Ministry Denies Responsibility for Collapsed Dirt Quarry

After a wall of land separating a lake and a dirt quarry in Phnom Penh collapsed on Tuesday night, creating a fierce current that destroyed a fishing boat and left one of its crewmen missing, authorities Thursday refused to say who was overseeing the quarry where the incident occurred.

At about 8:30 p.m. on Tuesday night, water from Kop Srov lake in Prek Pnov district rushed into a dirt excavation site owned by tycoon Nhoek Phorn after a 20-meter-wide wall of dirt separating the two areas buckled.

Khun Pheap, left, looks out over the dirt quarry on Thursday that her husband's fishing boat was sucked into after the wall separating it from Kop Srov lake collapsed on Tuesday night. (Jens Welding Ollgaard/The Cambodia Daily)
Khun Pheap, left, looks out over the dirt quarry on Thursday that her
husband’s fishing boat was sucked into after the wall separating it from Kop Srov lake collapsed on Tuesday night. (Jens Welding Ollgaard/The Cambodia Daily)

Khorn Reth, 27, and Touch Sloek, 33, were fishing on the lake about 40 meters from the dirt quarry when their wooden boat was sucked into the hole and overturned. Mr. Reth clung to a piece of styrofoam and swam to safety once the water settled, but Mr. Sloek disappeared.

Dith Tina, a spokesman and secretary of state at the Ministry of Mines and Energy, said that although his ministry was responsible for overseeing dirt extraction in Phnom Penh, Mr. Phorn’s large dirt quarry did not fall under its purview.

“It doesn’t belong to the ministry. It is not our responsibility,” he said.

Asked who was responsible for oversight of the tycoon’s extraction site, Mr. Tina responded: “You’re a journalist. It’s your job to find that out.”

Military police posted outside the excavation site prevented reporters from entering the premises this week, but officials within the force also distanced their units from the site Thursday.

District military police commander Phuong Sophy confirmed that military police regularly guard the area, but claimed the officers were not from his unit, but rather from a national-level unit nicknamed “long chhin.”

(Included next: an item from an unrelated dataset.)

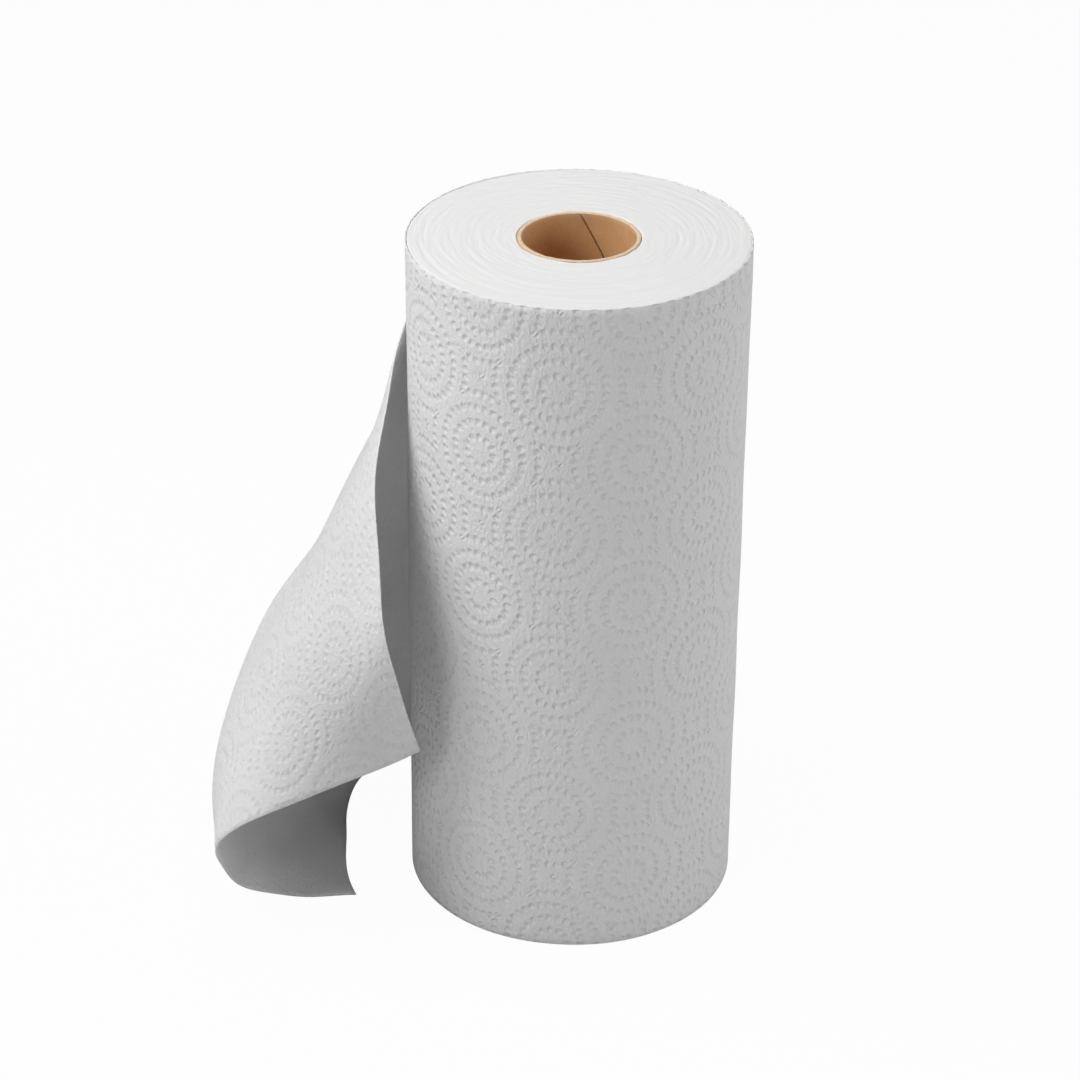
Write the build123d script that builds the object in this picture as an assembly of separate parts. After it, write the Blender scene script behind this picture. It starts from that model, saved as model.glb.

“Our force is not guarding there. They are long chhin under control of the National Military Police,” Mr. Sophy said.

However, National Military Police spokesman Eng Hy said that officers from long chhin—officially known as Mobile Intervention Unit 196—were not protecting the land.

“Long chhin are under the National Military Police, but they do not guard the land there,” he said.

Meanwhile, excavation work continued Thursday on the edge of Kop Srov lake, while police said they had left the task of looking for the body to the community of fishermen who live there.

At least six excavators continued to remove dirt from the edge of the lake in the afternoon as family and neighbors of Mr. Sloek sat on the edge of the quarry—now filled with water—and watched for any sign of him.

Mr. Sloek’s wife, Khun Pheap, said that police were no longer assisting with the search, and that a company representative told her that unless she found her husband’s body she would not receive substantial compensation.

“I have no money, so I have no hope to find the body,” Ms. Pheap said. “If we find the body and they are confident he is dead, then they will pay us.”

Suos Sokha, deputy district police chief, confirmed that police had given up on the search, and said it was unlikely that anyone would recover Mr. Sloek’s body.

“I think his body will not float on the water, because he might be buried under the bottom of the hole,” he said.